"I came to Pristina to talk with the governmental and political leaders about the future, because this is a decisive year for Kosovo,'' Burns said.
His visit came as a part Washington's initiative to speed up the political process, which would eventually end with a sustainable solution for the province's status, despite the current opposition of ethnic Serbs and Albanians, the main players in the dispute.
"The U.S. supports the start of talks this year'', Burns said after a series of talks with ethnic Albanian leaders and the head of the U.N. administration Soren Jessen-Petersen, who urged leaders in the Kosovo capital of Pristina to create a joint strategy ahead of talks.
The exact date of negotiations has not yet been set, but western diplomats hinted that Belgrade and Pristina, bitterly opposed the proposed outcome.

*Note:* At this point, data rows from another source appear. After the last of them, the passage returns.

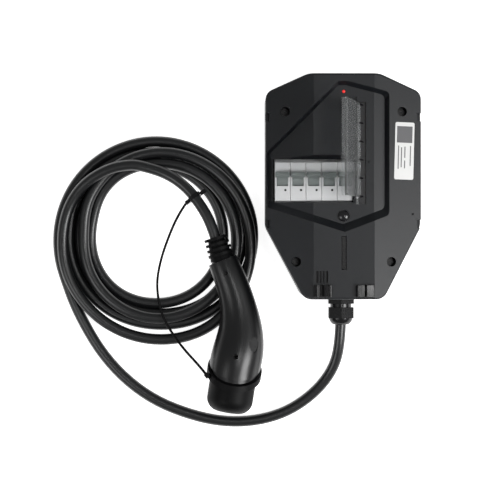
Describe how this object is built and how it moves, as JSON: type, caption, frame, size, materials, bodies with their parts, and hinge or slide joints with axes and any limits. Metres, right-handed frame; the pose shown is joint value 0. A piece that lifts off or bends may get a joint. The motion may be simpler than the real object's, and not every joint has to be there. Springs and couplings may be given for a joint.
{
  "type": "ev wallbox",
  "caption": "Wall-mounted charging point for electric cars, lying on its back: angular housing, breakers behind an open clear door, and a coiled cable with a capped charging connector.",
  "frame": {"origin": "centre of the housing's back face, which lies against the wall", "axes": "+X right and +Y up as seen from the front, +Z out of the wall towards the front"},
  "size_m": [0.4333, 0.4153, 0.182],
  "materials": {
    "housing_dark": "fine matt texture",
    "seal_rubber": "dull",
    "screw_steel": "zinc plated",
    "screw_black": "black oxide",
    "bracket_black": "satin",
    "clip_gloss": "gloss",
    "label_white": "printed film",
    "lens_dark": "gloss",
    "led_red": "translucent",
    "board_green": "solder mask",
    "button_black": "gloss",
    "spring_steel": "drawn",
    "rail_steel": "galvanised",
    "module_grey": "satin",
    "toggle_grey": "satin",
    "door_clear": "clear polycarbonate, not glass",
    "gland_black": "satin",
    "cable_black": "smooth jacket",
    "connector_black": "fine texture",
    "connector_face": "satin",
    "contact_brass": "silver plated",
    "cap_rubber": "dull",
    "case_white": "satin",
    "case_black": "satin",
    "wire_black": "satin"
  },
  "bodies": {
    "wallbox": {"rear_shell": "housing_dark", "front_cover": "housing_dark", "cover_gasket": "seal_rubber", "cover_screws": "screw_black", "clip_left": "clip_gloss", "clip_right": "clip_gloss", "rating_label": "label_white", "status_lens": "lens_dark", "status_led": "led_red", "led_board": "board_green", "button_board": "board_green", "button_switch": "case_black", "button_spring": "spring_steel", "din_rail": "rail_steel", "breaker_pole_1": "module_grey", "breaker_pole_2": "module_grey", "breaker_pole_3": "module_grey", "breaker_pole_4": "module_grey", "residual_module": "module_grey", "contact_flags": "case_black", "hinge_bracket": "bracket_black", "hinge_pin": "screw_steel", "gland_body": "gland_black", "gland_locknut": "gland_black", "gland_nut": "gland_black", "gland_seal": "seal_rubber", "supply_grommet": "seal_rubber", "control_board": "board_green", "power_supply": "case_white", "contactor": "case_black", "terminal_block": "case_white", "leakage_sensor": "case_black", "internal_wires": "wire_black", "cable_tail": "cable_black", "cable_lead": "cable_black", "cable_coil": "cable_black", "connector_upper_shell": "connector_black", "connector_lower_shell": "connector_black", "connector_screws": "screw_black", "connector_nose": "connector_face", "contact_sleeves": "contact_brass", "strain_boot": "cap_rubber", "cable_tie": "clip_gloss", "cap_tether": "cap_rubber"},
    "door": {"clear_door": "door_clear"},
    "main_toggle": {"breaker_toggle_1": "toggle_grey", "breaker_toggle_2": "toggle_grey", "breaker_toggle_3": "toggle_grey", "breaker_toggle_4": "toggle_grey", "toggle_shaft": "screw_steel"},
    "single_toggle": {"residual_toggle": "toggle_grey"},
    "button": {"push_button": "button_black"},
    "cap": {"dust_cap": "cap_rubber"}
  },
  "joints": [
    {"name": "door_hinge", "type": "hinge", "parent": "wallbox", "child": "door", "pos_m": [0.0153, 0.04105, 0.0885], "axis": [0, 1, 0], "range_deg": [-77.3, 18]},
    {"name": "main_toggle_turn", "type": "hinge", "parent": "wallbox", "child": "main_toggle", "pos_m": [-0.04345, 0.0078, 0.0675], "axis": [1, 0, 0], "range_deg": [0, 50]},
    {"name": "single_toggle_turn", "type": "hinge", "parent": "wallbox", "child": "single_toggle", "pos_m": [0.00155, 0.0078, 0.0675], "axis": [1, 0, 0], "range_deg": [0, 50]},
    {"name": "button_press", "type": "slide", "parent": "wallbox", "child": "button", "axis": [0, 0, -1], "range_m": [0, 0.0015], "stiffness_N_per_m": 300, "springref_m": -0.001, "deforming": ["button_spring"]},
    {"name": "cap_pull", "type": "slide", "parent": "wallbox", "child": "cap", "axis": [-0.1564, -0.9877, 0], "range_m": [0, 0.06]}
  ]
}
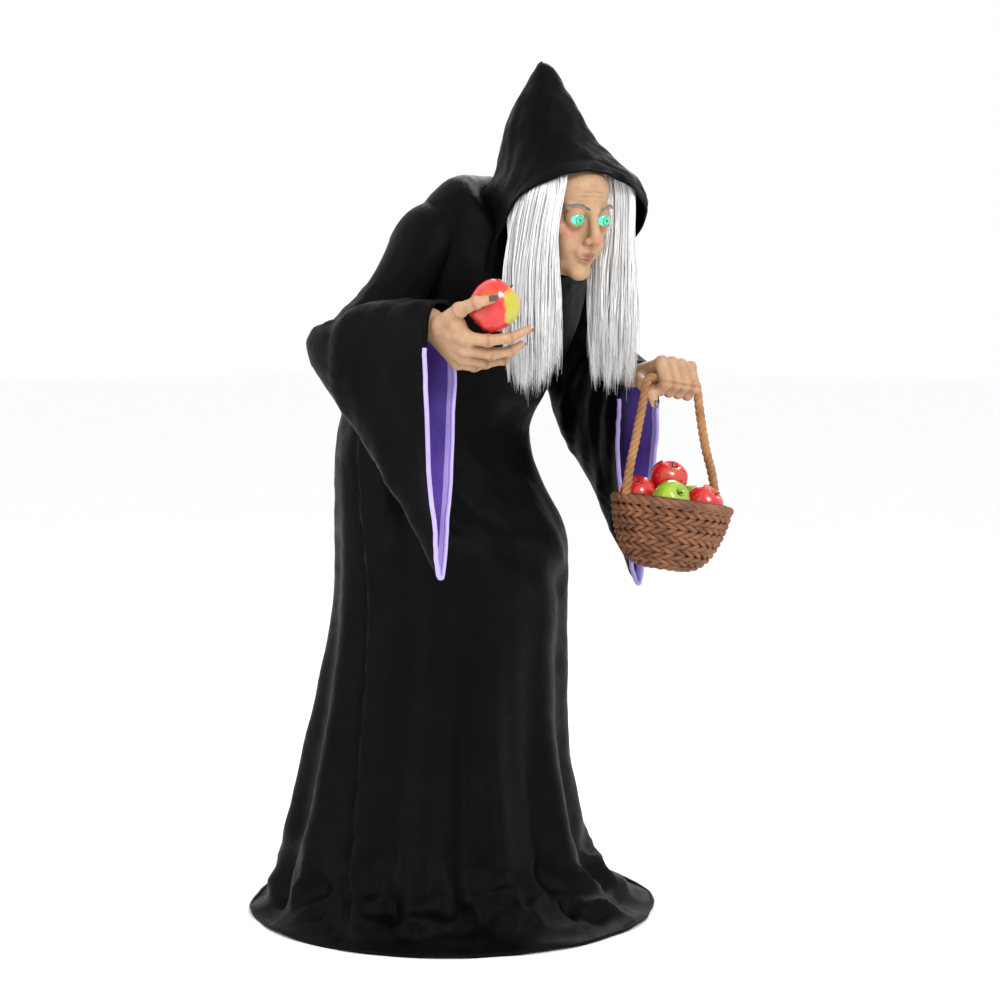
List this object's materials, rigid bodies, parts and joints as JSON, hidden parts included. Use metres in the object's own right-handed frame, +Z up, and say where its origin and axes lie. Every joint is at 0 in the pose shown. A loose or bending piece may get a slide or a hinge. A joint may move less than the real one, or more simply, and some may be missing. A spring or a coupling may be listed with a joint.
{
  "type": "animated witch figure",
  "caption": "Life-size stooped witch display figure in a hooded black robe: the waist, head and right arm are motor-driven, and a basket of apples swings from the left fist.",
  "frame": {"origin": "centre of the base plate's underside, on the floor", "axes": "+Z up, the figure faces -Y, her left hand is on +X"},
  "size_m": [0.81, 0.9188, 1.664],
  "materials": {
    "black_steel": "satin black powder coat",
    "rubber": "matt black rubber",
    "black_plastic": "fine-grained black ABS",
    "bright_metal": "brushed bare metal",
    "gear_plastic": "natural nylon",
    "circuit": "green solder mask",
    "arm_tube": "dark coated tube",
    "foam": "grey foam",
    "robe_cloth": "plain black polyester cloth, matt with a faint sheen",
    "skin": "painted vinyl skin, tan with reddish shading",
    "eye_lens": "glossy translucent green lens, lit from behind",
    "hair": "straight white synthetic hair",
    "apple_red": "glossy red with a yellow-green blush",
    "apple_green": "glossy green",
    "wicker": "moulded brown weave, semi-matt",
    "rope": "twisted tan rope"
  },
  "bodies": {
    "base": {"base_hub": "black_steel", "leg_tube_1": "black_steel", "leg_tube_2": "black_steel", "leg_tube_3": "black_steel", "leg_tube_4": "black_steel", "foot_cap_1": "rubber", "foot_cap_2": "rubber", "foot_cap_3": "rubber", "foot_cap_4": "rubber", "lower_pole": "black_steel", "upper_pole": "black_steel", "pole_collar": "black_plastic", "control_box_body": "black_plastic", "control_box_cover": "black_plastic", "circuit_board": "circuit", "speaker": "bright_metal", "power_jack": "bright_metal", "waist_housing": "black_steel", "waist_cover": "black_steel", "waist_bearing": "bright_metal", "waist_motor": "bright_metal", "robe_skirt": "robe_cloth"},
    "pole_button": {"pole_button": "bright_metal"},
    "mode_switch": {"mode_switch": "rubber"},
    "waist_pinion": {"waist_pinion": "bright_metal"},
    "torso": {"waist_gear": "gear_plastic", "waist_shaft": "bright_metal", "torso_frame": "black_steel", "hump_pad": "foam", "neck_housing": "black_plastic", "neck_motor": "bright_metal", "shoulder_housing": "black_plastic", "shoulder_motor": "bright_metal", "left_upper_arm": "arm_tube", "left_forearm": "arm_tube", "left_hand": "skin", "sleeve_left": "robe_cloth", "robe_upper": "robe_cloth"},
    "head": {"neck_post": "black_steel", "face_shell": "skin", "skull_shell": "skin", "eye_right": "eye_lens", "eye_left": "eye_lens", "wig_cap": "hair", "hair_lock_right": "hair", "hair_lock_left": "hair", "hood": "robe_cloth"},
    "right_arm": {"right_upper_arm": "arm_tube", "right_forearm": "arm_tube", "right_hand": "skin", "held_apple": "apple_red", "sleeve_right": "robe_cloth"},
    "basket": {"basket_bowl": "wicker", "basket_tray": "wicker", "basket_handle": "rope", "basket_apple_1": "apple_green", "basket_apple_2": "apple_red", "basket_apple_3": "apple_green", "basket_apple_4": "apple_red", "basket_apple_5": "apple_red"}
  },
  "joints": [
    {"name": "waist_turn", "type": "hinge", "parent": "base", "child": "torso", "pos_m": [0, 0, 0.95], "axis": [0, 0, 1], "range_deg": [-20, 20]},
    {"name": "waist_pinion_spin", "type": "hinge", "parent": "base", "child": "waist_pinion", "pos_m": [0, 0.06, 0.95], "axis": [0, 0, 1], "range_deg": [-77, 77]},
    {"name": "head_turn", "type": "hinge", "parent": "torso", "child": "head", "pos_m": [0, -0.245, 1.3], "axis": [0, 0, 1], "range_deg": [-15, 15]},
    {"name": "right_arm_raise", "type": "hinge", "parent": "torso", "child": "right_arm", "pos_m": [-0.19, -0.115, 1.33], "axis": [-1, 0, 0], "range_deg": [-5, 15]},
    {"name": "basket_swing", "type": "hinge", "parent": "torso", "child": "basket", "pos_m": [0.205, -0.4, 1.055], "axis": [0.954, -0.2556, -0.1564], "range_deg": [-20, 10]},
    {"name": "pole_button_press", "type": "slide", "parent": "base", "child": "pole_button", "axis": [0, -1, 0], "range_m": [0, 0.003], "stiffness_N_per_m": 400},
    {"name": "mode_switch_slide", "type": "slide", "parent": "base", "child": "mode_switch", "axis": [1, 0, 0], "range_m": [0, 0.006]}
  ],
  "couplings": [
    {"joint": "waist_pinion_spin", "follows": "waist_turn", "ratio": -3.8}
  ]
}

The multi-level negotiations would start only after the newly appointed U.N. envoy for evaluation of standards in Kosovo, Norwegian diplomat Kai Eide, gives the green light.
U.S. officials, who will be actively engaged in status talks, said they expect a positive evaluation of democratic standards and minority issues, and pledged Washington's full support for their Kosovars' "wish to determine their own future''
"But, the outcome should be the result of negotiations and compromise'', Burns said.
Kosovo, formally part of Serbia, has been run by a United Nations mission since 1999, when NATO bombing ended a Serb crackdown on Kosovo's separatist ethnic Albanians.
The status of the province remains unresolved, with Kosovan Albanians demanding full independence and Serbia offering "wide autonomy''.
Kosovo Albanian leaders, including President Ibrahim Rugova already rejected the possibility of the province's future status being determined after negotiations between Belgrade and Pristina.